The ordinance directing the improvement included several streets, and the street here in question was described as “Railroad street,” extending from Jackson street to Goldsborough street. Prior to the passage of said ordinance, another ordinance had been passed declaring that the street or way extending from Jackson street to Goldsborough street be named and known as “Railroad street.” No other street extended from one of the named streets to the other. The findings and evidence particularly locate and describe this street. It is now urged that in the proceedings for the improvement of Railroad street there was no means of knowledge by property owners or bidders, of the proposed improvement. The general description, under the circumstances, was sufficient.

Other questions as to the letting of the contract; that the price at which it was let was so much per square yard; that the letting was in connection with other streets, etc., have been urged.
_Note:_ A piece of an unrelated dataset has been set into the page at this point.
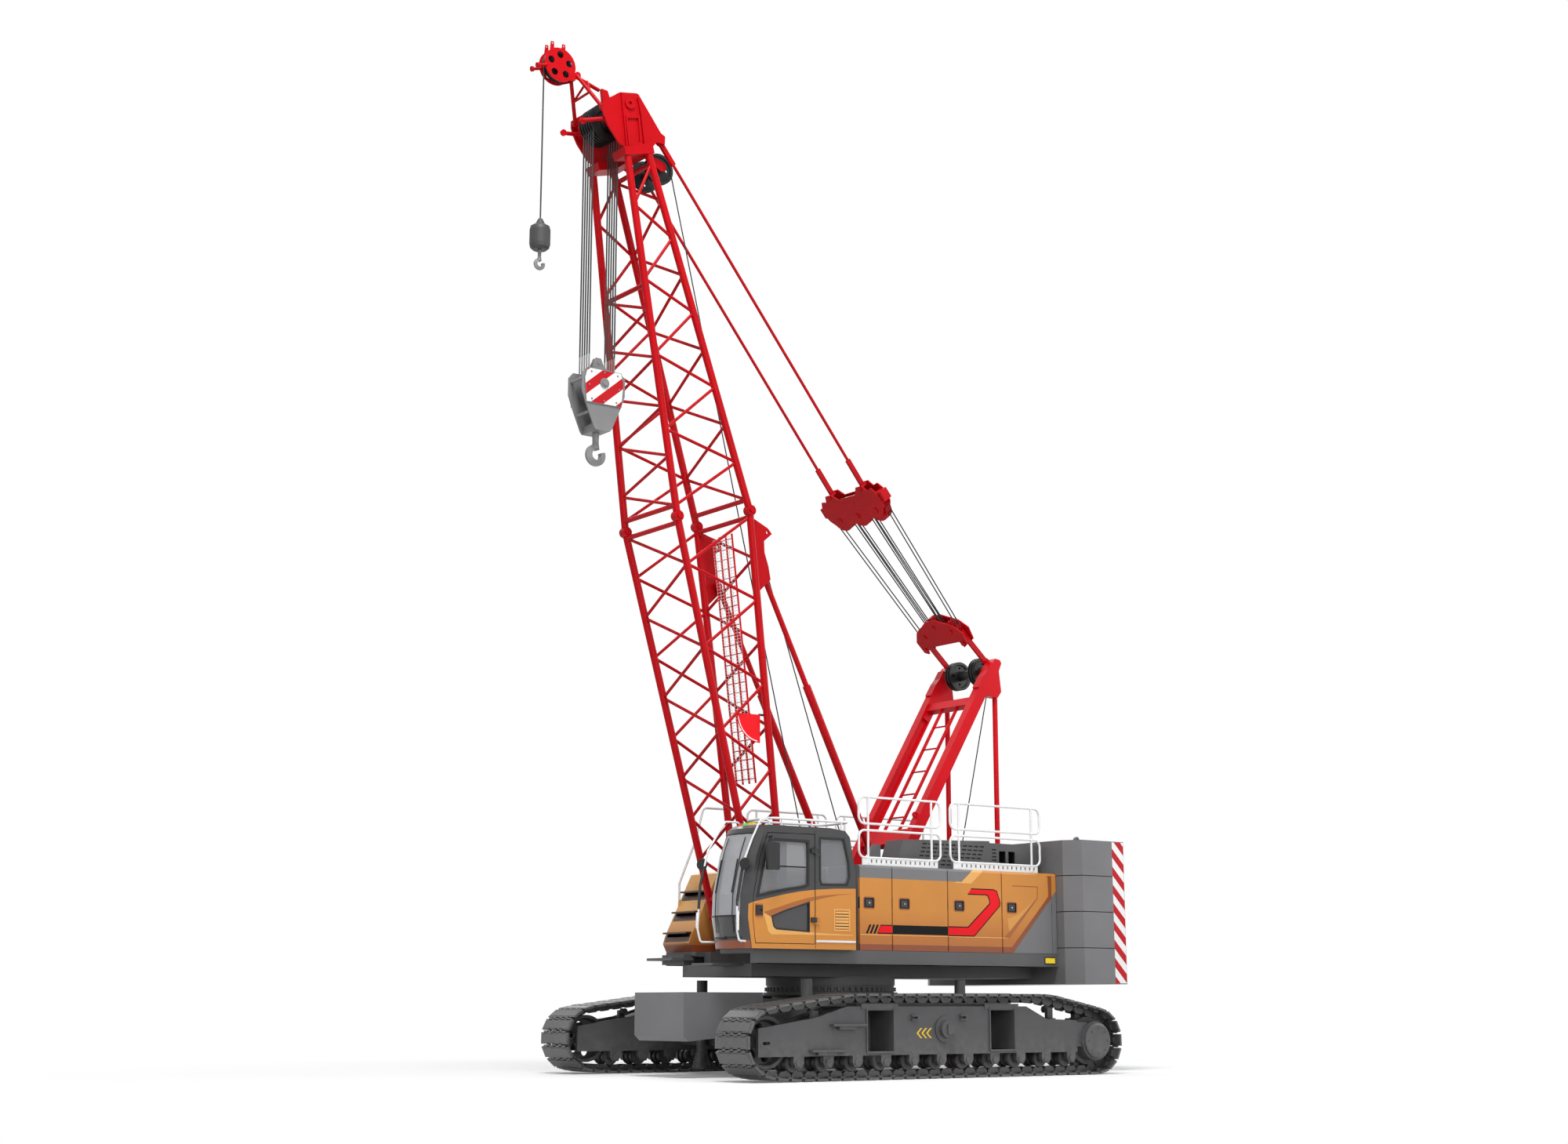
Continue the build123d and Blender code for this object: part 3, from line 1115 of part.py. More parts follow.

All of these we regard as not presenting any question going to the validity of the action of the board, and, at most, but irregularities, subject only to direct attack.

It is insisted also that the evidence in numerous re*556spects does not sustain the findings of the court. We have examined the evidence, and are of the opinion that it fairly supports each finding questioned.

No error appearing on the record, the judgment is affirmed.